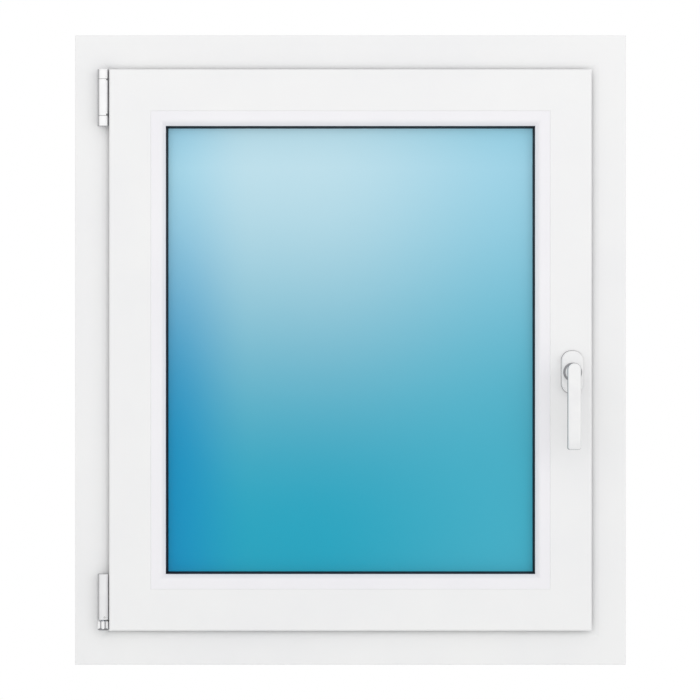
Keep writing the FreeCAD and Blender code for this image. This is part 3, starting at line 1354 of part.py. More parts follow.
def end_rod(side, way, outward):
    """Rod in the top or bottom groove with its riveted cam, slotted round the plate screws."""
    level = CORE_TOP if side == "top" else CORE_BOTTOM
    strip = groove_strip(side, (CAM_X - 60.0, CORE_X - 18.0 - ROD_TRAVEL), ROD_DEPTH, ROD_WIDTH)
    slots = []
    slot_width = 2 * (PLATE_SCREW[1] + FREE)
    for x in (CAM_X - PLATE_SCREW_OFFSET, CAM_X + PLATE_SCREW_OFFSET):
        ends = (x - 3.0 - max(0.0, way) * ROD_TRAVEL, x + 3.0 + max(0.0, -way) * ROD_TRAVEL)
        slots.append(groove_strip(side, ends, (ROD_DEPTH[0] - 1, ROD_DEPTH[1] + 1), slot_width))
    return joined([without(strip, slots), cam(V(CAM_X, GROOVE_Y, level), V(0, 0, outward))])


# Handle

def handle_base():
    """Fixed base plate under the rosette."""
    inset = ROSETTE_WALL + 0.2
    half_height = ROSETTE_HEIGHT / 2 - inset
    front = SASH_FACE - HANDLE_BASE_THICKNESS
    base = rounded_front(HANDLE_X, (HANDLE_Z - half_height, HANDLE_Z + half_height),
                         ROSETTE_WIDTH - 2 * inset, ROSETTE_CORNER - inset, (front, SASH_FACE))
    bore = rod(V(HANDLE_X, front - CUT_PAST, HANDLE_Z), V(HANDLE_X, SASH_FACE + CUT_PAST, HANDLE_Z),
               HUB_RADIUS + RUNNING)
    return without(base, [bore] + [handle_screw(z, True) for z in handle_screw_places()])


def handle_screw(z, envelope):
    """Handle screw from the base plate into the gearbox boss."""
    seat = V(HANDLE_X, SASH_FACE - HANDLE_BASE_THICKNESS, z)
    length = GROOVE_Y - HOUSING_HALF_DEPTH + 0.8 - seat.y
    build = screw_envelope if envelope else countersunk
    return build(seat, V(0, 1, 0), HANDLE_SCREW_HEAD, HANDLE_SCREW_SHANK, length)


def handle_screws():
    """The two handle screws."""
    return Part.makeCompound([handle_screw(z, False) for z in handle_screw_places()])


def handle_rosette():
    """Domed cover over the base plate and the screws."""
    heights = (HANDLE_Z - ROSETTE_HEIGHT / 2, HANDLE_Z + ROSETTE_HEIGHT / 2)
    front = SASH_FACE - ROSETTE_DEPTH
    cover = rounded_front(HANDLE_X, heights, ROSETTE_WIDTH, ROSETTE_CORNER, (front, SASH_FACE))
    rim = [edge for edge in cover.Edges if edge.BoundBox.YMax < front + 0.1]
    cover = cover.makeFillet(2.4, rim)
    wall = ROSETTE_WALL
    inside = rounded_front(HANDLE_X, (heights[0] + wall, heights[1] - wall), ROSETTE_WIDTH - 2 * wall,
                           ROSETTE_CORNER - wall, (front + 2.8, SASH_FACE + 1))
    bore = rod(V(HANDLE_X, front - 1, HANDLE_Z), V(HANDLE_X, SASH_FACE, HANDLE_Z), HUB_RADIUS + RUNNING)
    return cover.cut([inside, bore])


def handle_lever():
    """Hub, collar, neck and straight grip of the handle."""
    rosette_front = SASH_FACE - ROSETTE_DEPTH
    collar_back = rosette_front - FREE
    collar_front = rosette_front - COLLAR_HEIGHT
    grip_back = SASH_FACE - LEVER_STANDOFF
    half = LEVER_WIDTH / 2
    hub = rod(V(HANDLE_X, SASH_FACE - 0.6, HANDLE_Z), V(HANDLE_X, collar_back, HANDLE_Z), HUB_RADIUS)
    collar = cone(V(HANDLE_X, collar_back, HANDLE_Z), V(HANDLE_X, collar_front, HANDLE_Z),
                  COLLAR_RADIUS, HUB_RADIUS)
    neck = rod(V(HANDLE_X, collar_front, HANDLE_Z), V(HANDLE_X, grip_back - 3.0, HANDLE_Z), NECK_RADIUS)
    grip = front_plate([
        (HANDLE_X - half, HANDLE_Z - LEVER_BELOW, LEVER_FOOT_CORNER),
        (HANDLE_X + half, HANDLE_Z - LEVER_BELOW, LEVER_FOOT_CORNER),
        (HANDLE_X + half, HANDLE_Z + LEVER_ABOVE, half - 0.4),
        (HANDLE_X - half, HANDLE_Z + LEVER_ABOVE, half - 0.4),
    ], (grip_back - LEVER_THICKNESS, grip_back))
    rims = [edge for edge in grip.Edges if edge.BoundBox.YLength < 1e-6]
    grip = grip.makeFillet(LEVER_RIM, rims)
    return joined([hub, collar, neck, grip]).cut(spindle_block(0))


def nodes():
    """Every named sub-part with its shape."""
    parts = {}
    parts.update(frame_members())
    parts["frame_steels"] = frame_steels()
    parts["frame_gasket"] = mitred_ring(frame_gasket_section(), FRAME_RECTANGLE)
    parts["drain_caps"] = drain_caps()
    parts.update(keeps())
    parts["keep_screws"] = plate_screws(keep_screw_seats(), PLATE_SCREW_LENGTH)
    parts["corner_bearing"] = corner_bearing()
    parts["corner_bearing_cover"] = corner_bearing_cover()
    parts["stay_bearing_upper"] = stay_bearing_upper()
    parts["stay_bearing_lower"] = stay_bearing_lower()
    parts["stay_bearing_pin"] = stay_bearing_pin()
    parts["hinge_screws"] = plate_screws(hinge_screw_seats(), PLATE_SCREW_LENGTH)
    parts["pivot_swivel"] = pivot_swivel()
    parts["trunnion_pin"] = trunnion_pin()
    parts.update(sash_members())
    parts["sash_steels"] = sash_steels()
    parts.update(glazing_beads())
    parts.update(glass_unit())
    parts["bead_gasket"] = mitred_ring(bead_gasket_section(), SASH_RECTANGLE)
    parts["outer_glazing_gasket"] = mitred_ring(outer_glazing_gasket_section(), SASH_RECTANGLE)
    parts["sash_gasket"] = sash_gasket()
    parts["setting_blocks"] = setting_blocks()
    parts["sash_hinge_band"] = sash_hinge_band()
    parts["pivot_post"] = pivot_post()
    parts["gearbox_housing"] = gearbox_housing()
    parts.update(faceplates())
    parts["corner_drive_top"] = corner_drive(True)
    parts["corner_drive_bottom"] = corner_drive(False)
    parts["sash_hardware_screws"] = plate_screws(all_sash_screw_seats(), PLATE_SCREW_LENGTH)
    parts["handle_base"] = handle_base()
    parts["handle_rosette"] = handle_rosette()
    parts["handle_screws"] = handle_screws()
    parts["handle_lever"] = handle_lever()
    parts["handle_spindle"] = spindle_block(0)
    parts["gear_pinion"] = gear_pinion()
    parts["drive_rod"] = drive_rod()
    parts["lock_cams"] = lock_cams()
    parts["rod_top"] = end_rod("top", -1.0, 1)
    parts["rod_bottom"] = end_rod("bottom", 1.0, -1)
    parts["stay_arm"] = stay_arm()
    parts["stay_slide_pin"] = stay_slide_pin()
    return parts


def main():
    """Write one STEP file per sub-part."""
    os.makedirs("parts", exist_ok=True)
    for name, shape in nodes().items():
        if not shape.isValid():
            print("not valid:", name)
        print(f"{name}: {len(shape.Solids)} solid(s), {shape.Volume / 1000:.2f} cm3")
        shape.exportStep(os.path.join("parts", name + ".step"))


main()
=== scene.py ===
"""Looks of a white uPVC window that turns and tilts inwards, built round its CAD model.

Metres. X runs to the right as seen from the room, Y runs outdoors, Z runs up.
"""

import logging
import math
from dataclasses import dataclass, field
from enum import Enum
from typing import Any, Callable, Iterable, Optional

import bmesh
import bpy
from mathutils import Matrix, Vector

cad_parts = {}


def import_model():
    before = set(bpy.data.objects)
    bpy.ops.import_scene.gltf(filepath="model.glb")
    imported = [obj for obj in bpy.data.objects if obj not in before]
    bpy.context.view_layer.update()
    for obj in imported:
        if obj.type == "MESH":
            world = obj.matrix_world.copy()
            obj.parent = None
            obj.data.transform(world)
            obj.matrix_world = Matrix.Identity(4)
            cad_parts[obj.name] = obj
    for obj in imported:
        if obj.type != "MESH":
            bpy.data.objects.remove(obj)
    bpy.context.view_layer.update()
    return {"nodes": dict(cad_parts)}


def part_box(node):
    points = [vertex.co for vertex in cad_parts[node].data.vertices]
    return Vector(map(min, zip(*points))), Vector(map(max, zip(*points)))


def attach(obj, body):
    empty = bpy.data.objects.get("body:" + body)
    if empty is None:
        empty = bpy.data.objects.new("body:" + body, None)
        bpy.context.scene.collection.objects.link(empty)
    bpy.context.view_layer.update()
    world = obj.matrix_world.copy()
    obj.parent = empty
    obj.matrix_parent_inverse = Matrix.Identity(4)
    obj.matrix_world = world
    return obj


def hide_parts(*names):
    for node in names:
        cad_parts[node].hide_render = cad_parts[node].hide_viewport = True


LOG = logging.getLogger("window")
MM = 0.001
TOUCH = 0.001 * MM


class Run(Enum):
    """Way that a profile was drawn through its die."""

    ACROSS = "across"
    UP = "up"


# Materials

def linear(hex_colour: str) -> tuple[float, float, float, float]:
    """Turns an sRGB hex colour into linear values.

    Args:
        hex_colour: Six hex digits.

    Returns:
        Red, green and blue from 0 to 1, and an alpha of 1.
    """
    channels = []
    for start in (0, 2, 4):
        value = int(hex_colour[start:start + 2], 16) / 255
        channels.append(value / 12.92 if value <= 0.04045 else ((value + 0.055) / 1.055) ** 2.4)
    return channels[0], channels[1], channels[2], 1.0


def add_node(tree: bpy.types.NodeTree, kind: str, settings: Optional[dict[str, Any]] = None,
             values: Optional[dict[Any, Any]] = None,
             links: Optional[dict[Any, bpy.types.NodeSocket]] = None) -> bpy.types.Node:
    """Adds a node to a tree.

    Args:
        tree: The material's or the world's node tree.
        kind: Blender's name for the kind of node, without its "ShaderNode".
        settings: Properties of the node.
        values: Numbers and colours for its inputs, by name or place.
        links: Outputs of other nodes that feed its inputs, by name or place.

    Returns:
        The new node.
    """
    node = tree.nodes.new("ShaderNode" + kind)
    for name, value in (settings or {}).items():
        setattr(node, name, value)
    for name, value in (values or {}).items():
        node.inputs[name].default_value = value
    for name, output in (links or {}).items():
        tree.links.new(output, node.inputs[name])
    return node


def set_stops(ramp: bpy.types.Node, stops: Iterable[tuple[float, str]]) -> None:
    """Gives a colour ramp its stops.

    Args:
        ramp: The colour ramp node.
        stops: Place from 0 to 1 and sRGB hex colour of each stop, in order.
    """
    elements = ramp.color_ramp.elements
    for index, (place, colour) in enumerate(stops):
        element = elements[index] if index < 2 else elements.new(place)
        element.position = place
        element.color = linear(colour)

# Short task
The lines to quote run from the one containing "return parts" to the one containing "for node in". Quote them exactly, with both of those lines, and nothing else.

# Output for this task
    return parts


def main():
    """Write one STEP file per sub-part."""
    os.makedirs("parts", exist_ok=True)
    for name, shape in nodes().items():
        if not shape.isValid():
            print("not valid:", name)
        print(f"{name}: {len(shape.Solids)} solid(s), {shape.Volume / 1000:.2f} cm3")
        shape.exportStep(os.path.join("parts", name + ".step"))


main()
=== scene.py ===
"""Looks of a white uPVC window that turns and tilts inwards, built round its CAD model.

Metres. X runs to the right as seen from the room, Y runs outdoors, Z runs up.
"""

import logging
import math
from dataclasses import dataclass, field
from enum import Enum
from typing import Any, Callable, Iterable, Optional

import bmesh
import bpy
from mathutils import Matrix, Vector

cad_parts = {}


def import_model():
    before = set(bpy.data.objects)
    bpy.ops.import_scene.gltf(filepath="model.glb")
    imported = [obj for obj in bpy.data.objects if obj not in before]
    bpy.context.view_layer.update()
    for obj in imported:
        if obj.type == "MESH":
            world = obj.matrix_world.copy()
            obj.parent = None
            obj.data.transform(world)
            obj.matrix_world = Matrix.Identity(4)
            cad_parts[obj.name] = obj
    for obj in imported:
        if obj.type != "MESH":
            bpy.data.objects.remove(obj)
    bpy.context.view_layer.update()
    return {"nodes": dict(cad_parts)}


def part_box(node):
    points = [vertex.co for vertex in cad_parts[node].data.vertices]
    return Vector(map(min, zip(*points))), Vector(map(max, zip(*points)))


def attach(obj, body):
    empty = bpy.data.objects.get("body:" + body)
    if empty is None:
        empty = bpy.data.objects.new("body:" + body, None)
        bpy.context.scene.collection.objects.link(empty)
    bpy.context.view_layer.update()
    world = obj.matrix_world.copy()
    obj.parent = empty
    obj.matrix_parent_inverse = Matrix.Identity(4)
    obj.matrix_world = world
    return obj


def hide_parts(*names):
    for node in names:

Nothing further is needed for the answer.